Cruz, who never once entered a classroom, did all his shooting and killing from the building's hallways. It's been previously reported that he tried to shoot out the windows of a third-floor teachers lounge in order to shoot students in a courtyard below, but was thwarted by impact-resistant glass. Gualtieri said Tuesday that Cruz had brought a bipod with him.

One issue that may have hampered teachers trying to lock themselves in, Gualtieri explained, was that the school's doors only lock from the outside.

"One of the things that occurred in that school is, to lock those classroom doors, the only way to lock those doors is from the outside," said Gualtieri. "The teacher had to go out into the hallway and take a key and lock the door. That’s messed up. No matter how you slice it."

Gualtieri made clear that the commission already has an overwhelming amount of video, police documentation and witness testimony on the event. But he also said there's more to glean, and suggested that there are some agencies that are not fully cooperating.

"There’s two ways to do it. The easy way and the hard way," Gualtieri said, declining to name names. "We’re going to get it.

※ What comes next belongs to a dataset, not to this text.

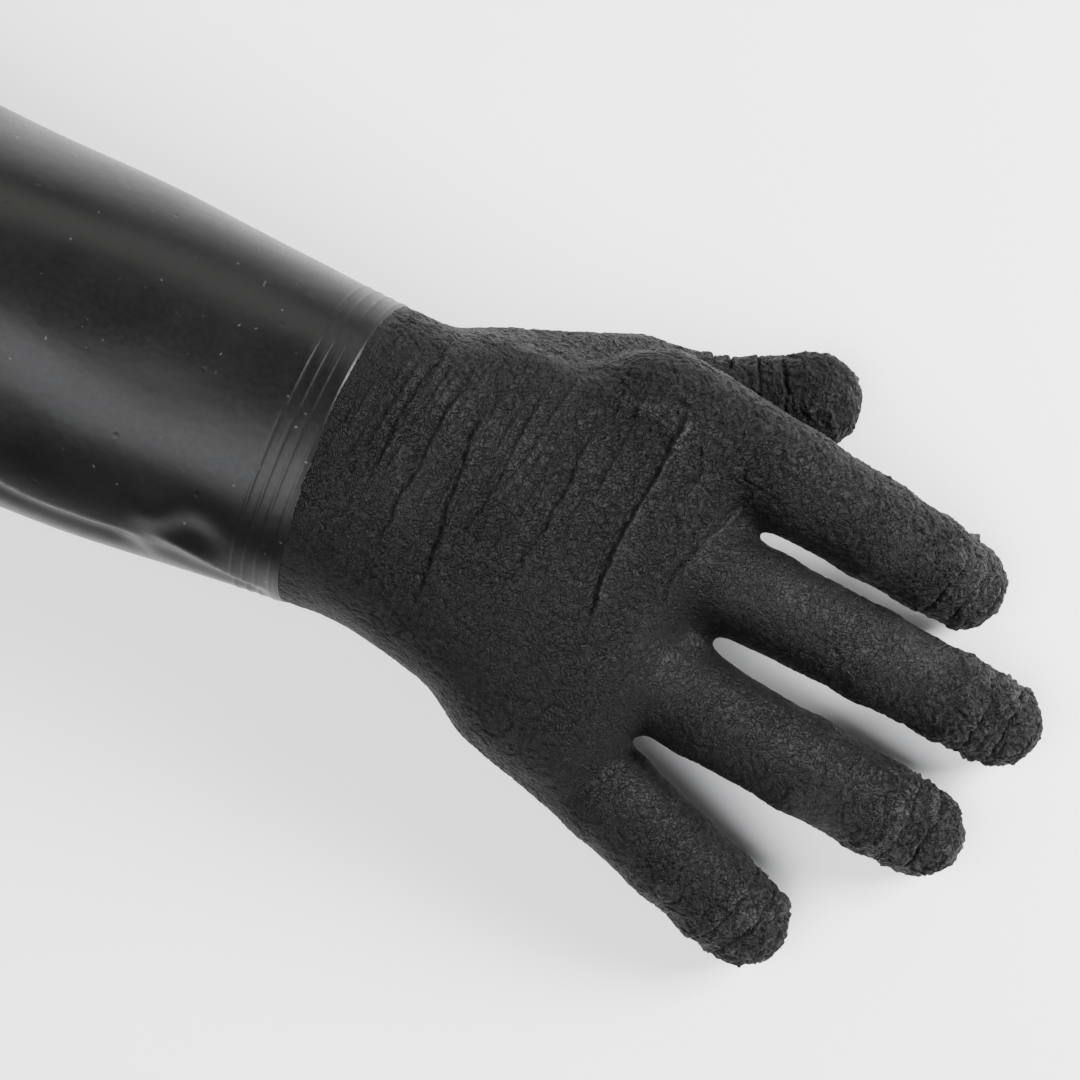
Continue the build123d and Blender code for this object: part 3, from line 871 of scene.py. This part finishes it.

We’re going to figure this out."

The commission was created under the purview of the Florida Department of Law Enforcement, which will provide investigative staff to pursue much of the work requested by its members. The commission also meets under the rules of Florida's Sunshine Laws, but held a portion of its meeting Tuesday in private at Marjory Stoneman Douglas High School, citing the confidentiality of aspects of the ongoing criminal investigation.

At one point, Pollack asked whether BSO had received all of Cruz's disciplinary records yet. When he was told the answer isn't clear, Pollack asked if it was "normal, two months after an investigation [started], not to have all his disciplinary records."

The response: "I don’t know that any of this is normal."